• _WHAT THE EXERCISE ASKS_: Your task is to reproduce the material exactly.

——————

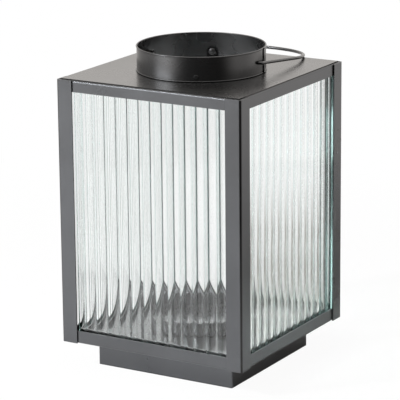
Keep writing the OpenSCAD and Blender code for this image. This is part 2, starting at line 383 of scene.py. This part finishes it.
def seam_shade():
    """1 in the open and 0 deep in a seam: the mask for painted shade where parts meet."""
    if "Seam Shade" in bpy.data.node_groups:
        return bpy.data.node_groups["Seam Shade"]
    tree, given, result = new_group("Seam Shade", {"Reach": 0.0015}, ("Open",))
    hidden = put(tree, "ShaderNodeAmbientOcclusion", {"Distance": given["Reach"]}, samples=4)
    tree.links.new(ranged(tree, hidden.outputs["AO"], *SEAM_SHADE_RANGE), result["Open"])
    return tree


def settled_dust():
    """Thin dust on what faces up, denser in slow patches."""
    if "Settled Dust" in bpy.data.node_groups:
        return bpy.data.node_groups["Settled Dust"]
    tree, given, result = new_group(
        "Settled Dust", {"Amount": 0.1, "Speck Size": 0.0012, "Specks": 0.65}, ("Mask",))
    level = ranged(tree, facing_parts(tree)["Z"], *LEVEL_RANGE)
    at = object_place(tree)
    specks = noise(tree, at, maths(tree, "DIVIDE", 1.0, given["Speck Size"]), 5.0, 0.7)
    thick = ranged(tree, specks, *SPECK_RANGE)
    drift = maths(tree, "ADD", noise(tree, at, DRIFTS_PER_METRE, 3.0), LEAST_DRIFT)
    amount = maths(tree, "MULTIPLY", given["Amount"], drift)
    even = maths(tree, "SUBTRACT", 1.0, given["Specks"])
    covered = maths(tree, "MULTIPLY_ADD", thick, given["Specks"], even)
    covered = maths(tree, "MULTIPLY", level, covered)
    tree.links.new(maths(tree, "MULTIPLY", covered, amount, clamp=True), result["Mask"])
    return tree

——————

• _COMPLETE ANSWER_:
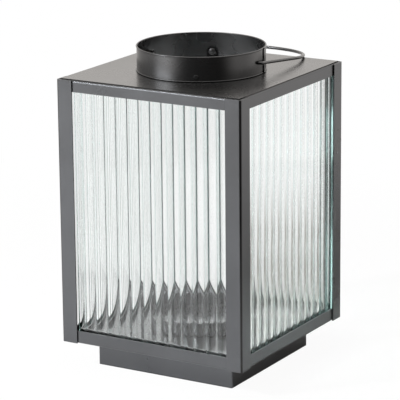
Keep writing the OpenSCAD and Blender code for this image. This is part 2, starting at line 383 of scene.py. This part finishes it.
def seam_shade():
    """1 in the open and 0 deep in a seam: the mask for painted shade where parts meet."""
    if "Seam Shade" in bpy.data.node_groups:
        return bpy.data.node_groups["Seam Shade"]
    tree, given, result = new_group("Seam Shade", {"Reach": 0.0015}, ("Open",))
    hidden = put(tree, "ShaderNodeAmbientOcclusion", {"Distance": given["Reach"]}, samples=4)
    tree.links.new(ranged(tree, hidden.outputs["AO"], *SEAM_SHADE_RANGE), result["Open"])
    return tree


def settled_dust():
    """Thin dust on what faces up, denser in slow patches."""
    if "Settled Dust" in bpy.data.node_groups:
        return bpy.data.node_groups["Settled Dust"]
    tree, given, result = new_group(
        "Settled Dust", {"Amount": 0.1, "Speck Size": 0.0012, "Specks": 0.65}, ("Mask",))
    level = ranged(tree, facing_parts(tree)["Z"], *LEVEL_RANGE)
    at = object_place(tree)
    specks = noise(tree, at, maths(tree, "DIVIDE", 1.0, given["Speck Size"]), 5.0, 0.7)
    thick = ranged(tree, specks, *SPECK_RANGE)
    drift = maths(tree, "ADD", noise(tree, at, DRIFTS_PER_METRE, 3.0), LEAST_DRIFT)
    amount = maths(tree, "MULTIPLY", given["Amount"], drift)
    even = maths(tree, "SUBTRACT", 1.0, given["Specks"])
    covered = maths(tree, "MULTIPLY_ADD", thick, given["Specks"], even)
    covered = maths(tree, "MULTIPLY", level, covered)
    tree.links.new(maths(tree, "MULTIPLY", covered, amount, clamp=True), result["Mask"])
    return tree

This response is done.